It all started as a joke, a playful ruse prior to a surprise birthday party for one of D.J. Williams’ close friends back home in Fayetteville, Ark.

Perusing a local drug store for a present and some party favors before the festivities, the Green Bay Packers tight end came across an object that would define his offseason.

It was a giant, overstuffed teddy bear — the kind that typically towers over a child hugging it.

“It was nice. It was about the size of John Kuhn,” Williams deadpanned during organized team activities. “We just bought everything. We had Fruit Roll-Ups, Starburst — all this crazy random stuff, and on the way out I saw this big bear.

“I was like, ‘We gotta get that bear.’ ”

The plan was for the bear, aptly named Ted like the 2012 Mark Wahlberg-fronted film by the same name, to be a one-night novelty for the party, a lighthearted vehicle with which to photobomb friends.

What started as a gag gift, however, soon took on a life of its own between Williams and teammate Brandon Bostick, who spent the offseason working out with Williams on the University of Arkansas campus.

Everywhere the two tight ends went — breakfast, lunch, workouts, even flights — Ted was by their side, with Williams chronicling many of the adventures through Instagram and going as far as to buy matching T-shirts and clothes for the bear when they went out.

“It just kind of stuck,” Williams said. “Everyone around Fayetteville, we’d go somewhere and they’d be like, ‘Where’s that teddy bear?’ So we were like, ‘OK, let’s bring the teddy bear.’ That bear became a big deal. They didn’t want to see us when we went out, they’d be like, ‘Where’s the bear at?’ ”

For all the fun and games, the importance of this upcoming season never was lost on Williams. Now in his third NFL season, the 6-foot-2, 249-pound tight end understands what’s at stake once training camp rolls around in another month.

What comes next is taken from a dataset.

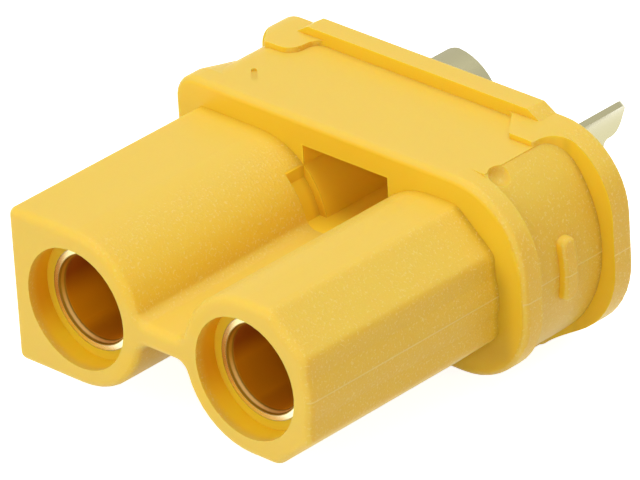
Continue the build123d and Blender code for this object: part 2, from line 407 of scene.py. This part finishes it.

Two years removed from being selected in the fifth round of the 2011 NFL draft, the 24-year-old is vastly approaching that sink-or-swim moment nearly all players face in their careers.

At times, particularly in training camp, Williams has flashed the brilliance of the Mackey Award-winning tight end he was during his senior year at Arkansas in 2010 when he served as a team captain and role model to many of the program’s younger tight ends like Chris Gragg.

There also have been times when Williams has fallen by the wayside in Green Bay. Through 26 career games, Williams has only nine catches for 70 yards with zero touchdowns. During January’s divisional playoff game against San Francisco, Williams was a healthy scratch in the 45-31 loss.

Along the way, there’s been some occasional bad luck. Williams appeared to be in line for a breakthrough against Houston in Week 6 last season with Jermichael Finley’s shoulder ailing, only to suffer a hamstring flare-up in practice the week leading up to the game.

“The hamstring injury, talk about terrible timing last year, that he suffered and it was a game plan he was a featured player in a number of different concepts and particular situations,” Packers coach Mike McCarthy said.

“He has big play ability from the tight end position and has done a good job on special teams, continues to get better. I look for him to take a big step there once training camp hits. We can’t have enough tight ends. D.J.’s very versatile and can play all the different positions. Very smart, instinctive, catches the ball very well.”

While Williams or Bostick didn’t partake in any cow-tipping workouts like last year, Williams spent time working out and catching passes from former teammate and current New England quarterback Ryan Mallett.

Meanwhile, Bostick lived in the weight room, adding 10 pounds to his frame to expedite his conversion from a Division II wide receiver to NFL tight end after being one of three players to spend all of last season on the Packers’ practice squad.